Achieving that number will prove elusive, however.
Because steel and concrete react to changing temperatures, it could happen that Freedom Tower will contract and expand over a range of half a foot, at a minimum, from the depth of winter to the height of summer. Therefore, when the Fourth of July comes around, Freedom Tower may not be exactly 1,776 feet tall.
It gets trickier. The height is to be measured from the curb. But street levels, and therefore curb heights, are uneven around the rocky island of Manhattan. At the trade center site, they slope downward as they run west to the Hudson River.
Thus, a structure 1,776 feet above the curb at Vesey and West Streets, the northwest corner of the site, would be only 1,757.6 feet above the curb at Vesey and Church Streets, the northeast corner of the site.
(Curb heights are measured by the topographical unit of the Manhattan borough president’s office against an imaginary but uniform line called the Borough of Manhattan datum, 2.75 feet above mean sea level at Sandy Hook, N.J., as determined by the United States Coast and Geodetic Survey.)
Then there is the matter of what feature on the building actually marks the elevation of 1,776 feet. The photographs released last month show a model of Freedom Tower whose proportions do not visually correspond with the stated dimensions: a 1,500-foot superstructure topped by a 276-foot spire.
IN the model, the spire is roughly one-third as tall as the 1,500-foot building below it, meaning that it is in the range of 500 feet. That suggests that the symbolic elevation of 1,776 feet will have to be marked somewhere along this length, perhaps by a change in materials.
And all of the effort presumes that 1776 is synonymous with freedom to begin with, when it could be argued that it marks the creation of a slaveholding nation.
As for the implications of the date in New York City, 1776 also marked the beginning of British occupation.
The elevation of 1,789 feet has been suggested as an alternative by at least one person working on the Freedom Tower project: it would commemorate the year the Constitution took effect and George Washington was inaugurated as president, at a site only six blocks from what is now ground zero.
Higher in the sky, 1,865 feet could reflect the true advent of freedom by recalling the year slavery was outlawed by the 13th Amendment.

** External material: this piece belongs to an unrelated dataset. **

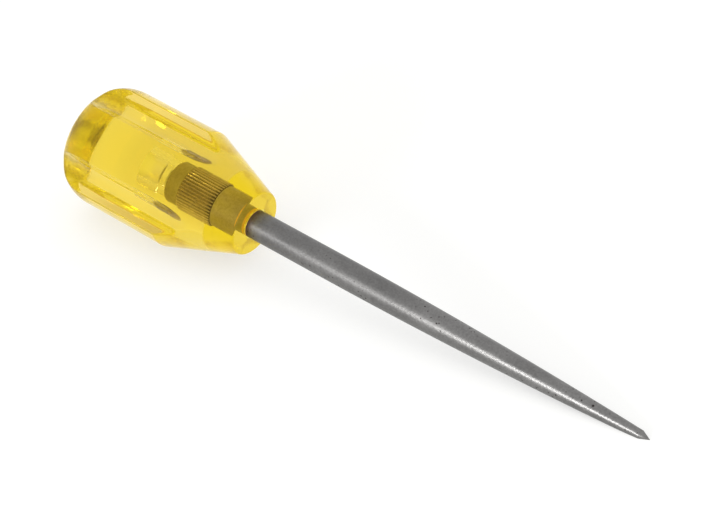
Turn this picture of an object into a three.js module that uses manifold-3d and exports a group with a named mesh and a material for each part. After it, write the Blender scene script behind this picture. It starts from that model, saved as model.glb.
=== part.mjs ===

There are those who might advance 1,945 feet, to record the signing of the United Nations Charter.
A 2,001-foot tower was proposed last year, several months before Mr. Libeskind’s presentation, by William Pedersen of Kohn Pedersen Fox Associates. In an article in New York magazine, Mr. Pedersen also called for wind turbines in the upper reaches of the building, just as Freedom Tower is to have.
The Freedom Tower may be the first skyscraper designed to meet a specifically commemorative height, said Ron Klemencic, the chairman of the Council on Tall Buildings and Urban Habitat, though he noted that some skyscrapers in Asia make a deliberate use of the lucky number 8 in their floor counts.
The patriotic motif set by the 1,776-foot elevation is echoed in the name Freedom Tower, which has struck some New Yorkers as a bit discordant.
Indeed, it is difficult to imagine anyone ever jumping into a taxi and saying, “Freedom Tower, driver, and make it snappy.”
As recently as this summer, the project was referred to internally by the development team as World Trade Center Tower 1. And Guy F. Tozzoli, who was in charge of planning, building, renting and operating the first World Trade Center, has said that he expects that usage to resume.
The last time the name Freedom was applied to a New York skyscraper may have been in 1956, when four beacons were installed at the top of the Empire State Building as an attention-getting device by Benjamin Sonnenberg, the publicist, who grandly called them the Freedom Lights.
As the design of the Freedom Tower evolves, it is to be hoped that it will not be driven too single-mindedly by the goal of expressing a number whose precision cannot be guaranteed anyway. With all due respect to King Totila.